Sunday, November 02, 2008


"Stuff Happens" t-shirts are easy to find. Less popular are "Cycles Happen", "Price Swings Happen, "Bubbles Happen" or any such.

Robert Shiller writes "Challening the Crowd In Whispers, Not Shouts" in today's NY Times.

Yes, many smart people, (including of course Shiller) were alarmed by real estate price trajectories. And many used the B-word. In today's piece, the writer asks why economists do so less than others.

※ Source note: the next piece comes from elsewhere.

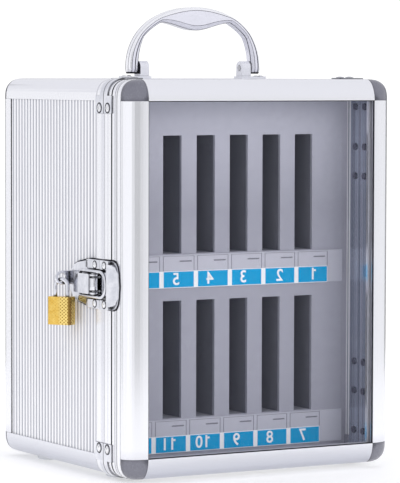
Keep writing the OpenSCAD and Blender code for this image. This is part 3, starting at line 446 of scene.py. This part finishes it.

Why do professional economists always seem to find that concerns with bubbles are overblown or unsubstantiated? I have wondered about this for years, and still do not quite have an answer. It must have something to do with the tool kit given to economists (as opposed to psychologists) and perhaps even with the self-selection of those attracted to the technical, mathematical field of economics. Economists aren’t generally trained in psychology, and so want to divert the subject of discussion to things they understand well. They pride themselves on being rational. The notion that people are making huge errors in judgment is not appealing.

In addition, it seems that concerns about professional stature may blind us to the possibility that we are witnessing a market bubble. We all want to associate ourselves with dignified people and dignified ideas. Speculative bubbles, and those who study them, have been deemed undignified.

In short, [psychologist] Mr. Janis’s insights seem right on the mark. People compete for stature, and the ideas often just tag along. Presidential campaigns are no different. Candidates cannot try interesting and controversial new ideas during a campaign whose main purpose is to establish that the candidate has the stature to be president. Unless Mr. Greenspan was exceptionally insightful about social psychology, he may not have perceived that experts around him could have been subject to the same traps.

True enough. But the well known fact that cycles can (and often will) overshoot and undershoot does not equip anyone to know when enough is enough -- or what to do about it. Banning short-sales illustrates what not to do. Once we get into the fix-it mode, we can easily do more harm than good.

While it is easy to recount past warnings about price bubbles, it is much more difficult to identify early warnings about how housing price swings would interact with mortgage and credit markets. That is the much more interesting discussion. How the ball bounces in pinball is also tough to predict.